Goal: Quote exactly the lines between the line containing "pins = [Pos(-caster_x, y, 0)" and the line containing "obj.parent = None", counting those two lines as part of the range. Leave the rest out.

Data block:
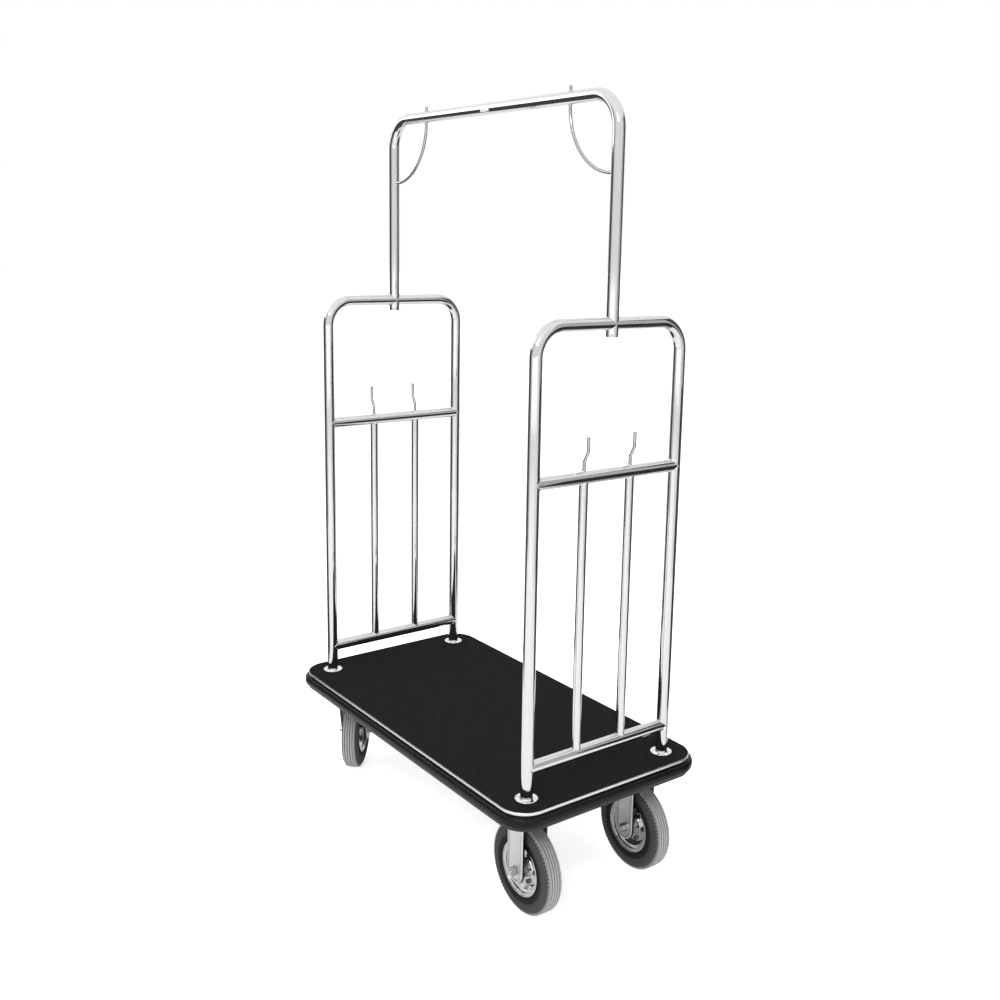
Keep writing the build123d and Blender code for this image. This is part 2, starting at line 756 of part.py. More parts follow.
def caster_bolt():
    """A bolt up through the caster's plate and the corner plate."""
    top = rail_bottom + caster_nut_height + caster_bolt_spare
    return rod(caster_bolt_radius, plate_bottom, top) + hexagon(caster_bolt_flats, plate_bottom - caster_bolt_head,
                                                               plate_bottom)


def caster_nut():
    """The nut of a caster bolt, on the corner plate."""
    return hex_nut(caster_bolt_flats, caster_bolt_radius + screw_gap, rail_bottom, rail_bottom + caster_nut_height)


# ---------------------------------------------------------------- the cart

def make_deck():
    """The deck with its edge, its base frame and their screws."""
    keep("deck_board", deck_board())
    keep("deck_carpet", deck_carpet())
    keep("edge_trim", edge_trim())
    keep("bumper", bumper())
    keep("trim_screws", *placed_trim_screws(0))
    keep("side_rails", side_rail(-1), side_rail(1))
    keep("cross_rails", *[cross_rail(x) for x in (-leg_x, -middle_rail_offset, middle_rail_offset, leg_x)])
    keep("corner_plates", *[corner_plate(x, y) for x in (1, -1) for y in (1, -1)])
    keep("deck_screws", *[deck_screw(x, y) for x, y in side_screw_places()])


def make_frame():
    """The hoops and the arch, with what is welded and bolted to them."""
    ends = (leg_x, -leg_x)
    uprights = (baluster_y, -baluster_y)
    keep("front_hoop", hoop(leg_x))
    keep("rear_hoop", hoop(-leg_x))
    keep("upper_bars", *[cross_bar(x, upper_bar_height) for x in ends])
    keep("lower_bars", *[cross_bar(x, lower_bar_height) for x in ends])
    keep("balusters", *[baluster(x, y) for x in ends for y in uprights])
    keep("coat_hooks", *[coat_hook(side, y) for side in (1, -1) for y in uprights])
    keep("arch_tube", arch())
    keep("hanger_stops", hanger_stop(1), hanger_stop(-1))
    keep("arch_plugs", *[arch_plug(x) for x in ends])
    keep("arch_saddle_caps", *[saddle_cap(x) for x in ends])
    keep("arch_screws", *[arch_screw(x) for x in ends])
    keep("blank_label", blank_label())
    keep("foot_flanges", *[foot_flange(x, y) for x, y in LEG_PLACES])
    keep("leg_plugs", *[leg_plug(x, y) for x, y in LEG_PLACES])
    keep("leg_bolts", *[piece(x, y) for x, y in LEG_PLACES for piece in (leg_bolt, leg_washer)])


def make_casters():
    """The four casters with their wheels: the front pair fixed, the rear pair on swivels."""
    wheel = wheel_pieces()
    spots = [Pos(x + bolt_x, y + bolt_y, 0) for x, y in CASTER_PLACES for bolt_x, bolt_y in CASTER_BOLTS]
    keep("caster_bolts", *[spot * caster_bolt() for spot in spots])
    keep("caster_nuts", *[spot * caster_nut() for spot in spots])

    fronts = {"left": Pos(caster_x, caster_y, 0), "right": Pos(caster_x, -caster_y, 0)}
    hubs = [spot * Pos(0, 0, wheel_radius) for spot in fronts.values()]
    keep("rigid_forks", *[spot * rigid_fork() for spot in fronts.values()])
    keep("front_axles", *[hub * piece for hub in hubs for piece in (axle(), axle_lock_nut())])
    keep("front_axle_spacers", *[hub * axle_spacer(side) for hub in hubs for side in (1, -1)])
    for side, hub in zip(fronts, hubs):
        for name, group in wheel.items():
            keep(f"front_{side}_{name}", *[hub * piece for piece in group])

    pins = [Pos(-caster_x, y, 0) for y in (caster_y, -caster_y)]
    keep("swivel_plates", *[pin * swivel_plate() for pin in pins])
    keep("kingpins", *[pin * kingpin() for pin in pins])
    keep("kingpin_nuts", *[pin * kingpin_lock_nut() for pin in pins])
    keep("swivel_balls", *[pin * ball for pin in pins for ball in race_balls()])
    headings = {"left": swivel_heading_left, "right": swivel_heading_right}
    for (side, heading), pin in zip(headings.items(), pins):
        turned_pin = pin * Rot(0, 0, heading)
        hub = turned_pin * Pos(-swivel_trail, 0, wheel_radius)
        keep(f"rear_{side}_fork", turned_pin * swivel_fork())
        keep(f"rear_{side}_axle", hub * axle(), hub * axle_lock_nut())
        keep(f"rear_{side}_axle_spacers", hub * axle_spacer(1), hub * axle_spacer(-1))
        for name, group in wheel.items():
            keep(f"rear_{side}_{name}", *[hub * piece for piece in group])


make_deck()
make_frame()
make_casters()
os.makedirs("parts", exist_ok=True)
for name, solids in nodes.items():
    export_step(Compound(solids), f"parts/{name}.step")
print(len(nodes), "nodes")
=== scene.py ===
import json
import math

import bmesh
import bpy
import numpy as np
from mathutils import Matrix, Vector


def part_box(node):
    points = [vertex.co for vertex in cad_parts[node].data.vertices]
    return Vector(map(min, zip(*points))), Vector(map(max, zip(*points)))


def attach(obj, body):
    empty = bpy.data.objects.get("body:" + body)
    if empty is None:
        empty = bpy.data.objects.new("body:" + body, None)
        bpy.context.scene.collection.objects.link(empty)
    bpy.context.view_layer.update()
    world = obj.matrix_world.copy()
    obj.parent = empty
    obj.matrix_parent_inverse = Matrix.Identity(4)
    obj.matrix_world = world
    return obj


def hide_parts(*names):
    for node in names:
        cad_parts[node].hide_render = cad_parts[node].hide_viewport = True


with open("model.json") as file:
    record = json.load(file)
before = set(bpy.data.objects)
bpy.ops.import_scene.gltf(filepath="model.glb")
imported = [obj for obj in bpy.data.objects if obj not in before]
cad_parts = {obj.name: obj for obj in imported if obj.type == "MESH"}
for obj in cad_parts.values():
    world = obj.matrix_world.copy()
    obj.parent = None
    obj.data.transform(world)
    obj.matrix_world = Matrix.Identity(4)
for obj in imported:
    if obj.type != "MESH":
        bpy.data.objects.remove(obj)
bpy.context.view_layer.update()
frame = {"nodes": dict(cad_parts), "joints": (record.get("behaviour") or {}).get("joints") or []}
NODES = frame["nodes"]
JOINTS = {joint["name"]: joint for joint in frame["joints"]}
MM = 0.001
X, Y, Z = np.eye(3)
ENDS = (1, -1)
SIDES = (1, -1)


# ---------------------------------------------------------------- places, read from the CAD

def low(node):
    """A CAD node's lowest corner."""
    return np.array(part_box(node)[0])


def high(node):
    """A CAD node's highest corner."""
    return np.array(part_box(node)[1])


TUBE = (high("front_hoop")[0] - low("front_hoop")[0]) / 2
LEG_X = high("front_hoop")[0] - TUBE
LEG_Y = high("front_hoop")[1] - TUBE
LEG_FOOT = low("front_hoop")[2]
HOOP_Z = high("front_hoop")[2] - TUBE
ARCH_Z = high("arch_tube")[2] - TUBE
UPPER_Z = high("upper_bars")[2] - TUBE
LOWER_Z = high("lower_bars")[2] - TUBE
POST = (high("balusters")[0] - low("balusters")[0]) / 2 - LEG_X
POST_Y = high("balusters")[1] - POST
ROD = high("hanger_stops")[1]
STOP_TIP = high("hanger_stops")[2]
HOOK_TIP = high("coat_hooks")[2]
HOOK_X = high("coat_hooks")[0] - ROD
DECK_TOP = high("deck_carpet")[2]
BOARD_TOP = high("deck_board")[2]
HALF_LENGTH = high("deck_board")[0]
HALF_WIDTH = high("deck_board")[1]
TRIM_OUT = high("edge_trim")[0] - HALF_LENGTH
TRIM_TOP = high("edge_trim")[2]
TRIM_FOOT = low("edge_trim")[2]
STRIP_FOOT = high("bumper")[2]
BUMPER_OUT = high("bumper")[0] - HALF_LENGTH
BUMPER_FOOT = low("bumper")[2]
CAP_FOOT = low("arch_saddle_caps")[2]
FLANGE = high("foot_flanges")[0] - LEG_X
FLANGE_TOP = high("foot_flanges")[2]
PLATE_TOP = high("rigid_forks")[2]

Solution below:
    pins = [Pos(-caster_x, y, 0) for y in (caster_y, -caster_y)]
    keep("swivel_plates", *[pin * swivel_plate() for pin in pins])
    keep("kingpins", *[pin * kingpin() for pin in pins])
    keep("kingpin_nuts", *[pin * kingpin_lock_nut() for pin in pins])
    keep("swivel_balls", *[pin * ball for pin in pins for ball in race_balls()])
    headings = {"left": swivel_heading_left, "right": swivel_heading_right}
    for (side, heading), pin in zip(headings.items(), pins):
        turned_pin = pin * Rot(0, 0, heading)
        hub = turned_pin * Pos(-swivel_trail, 0, wheel_radius)
        keep(f"rear_{side}_fork", turned_pin * swivel_fork())
        keep(f"rear_{side}_axle", hub * axle(), hub * axle_lock_nut())
        keep(f"rear_{side}_axle_spacers", hub * axle_spacer(1), hub * axle_spacer(-1))
        for name, group in wheel.items():
            keep(f"rear_{side}_{name}", *[hub * piece for piece in group])


make_deck()
make_frame()
make_casters()
os.makedirs("parts", exist_ok=True)
for name, solids in nodes.items():
    export_step(Compound(solids), f"parts/{name}.step")
print(len(nodes), "nodes")
=== scene.py ===
import json
import math

import bmesh
import bpy
import numpy as np
from mathutils import Matrix, Vector


def part_box(node):
    points = [vertex.co for vertex in cad_parts[node].data.vertices]
    return Vector(map(min, zip(*points))), Vector(map(max, zip(*points)))


def attach(obj, body):
    empty = bpy.data.objects.get("body:" + body)
    if empty is None:
        empty = bpy.data.objects.new("body:" + body, None)
        bpy.context.scene.collection.objects.link(empty)
    bpy.context.view_layer.update()
    world = obj.matrix_world.copy()
    obj.parent = empty
    obj.matrix_parent_inverse = Matrix.Identity(4)
    obj.matrix_world = world
    return obj


def hide_parts(*names):
    for node in names:
        cad_parts[node].hide_render = cad_parts[node].hide_viewport = True


with open("model.json") as file:
    record = json.load(file)
before = set(bpy.data.objects)
bpy.ops.import_scene.gltf(filepath="model.glb")
imported = [obj for obj in bpy.data.objects if obj not in before]
cad_parts = {obj.name: obj for obj in imported if obj.type == "MESH"}
for obj in cad_parts.values():
    world = obj.matrix_world.copy()
    obj.parent = None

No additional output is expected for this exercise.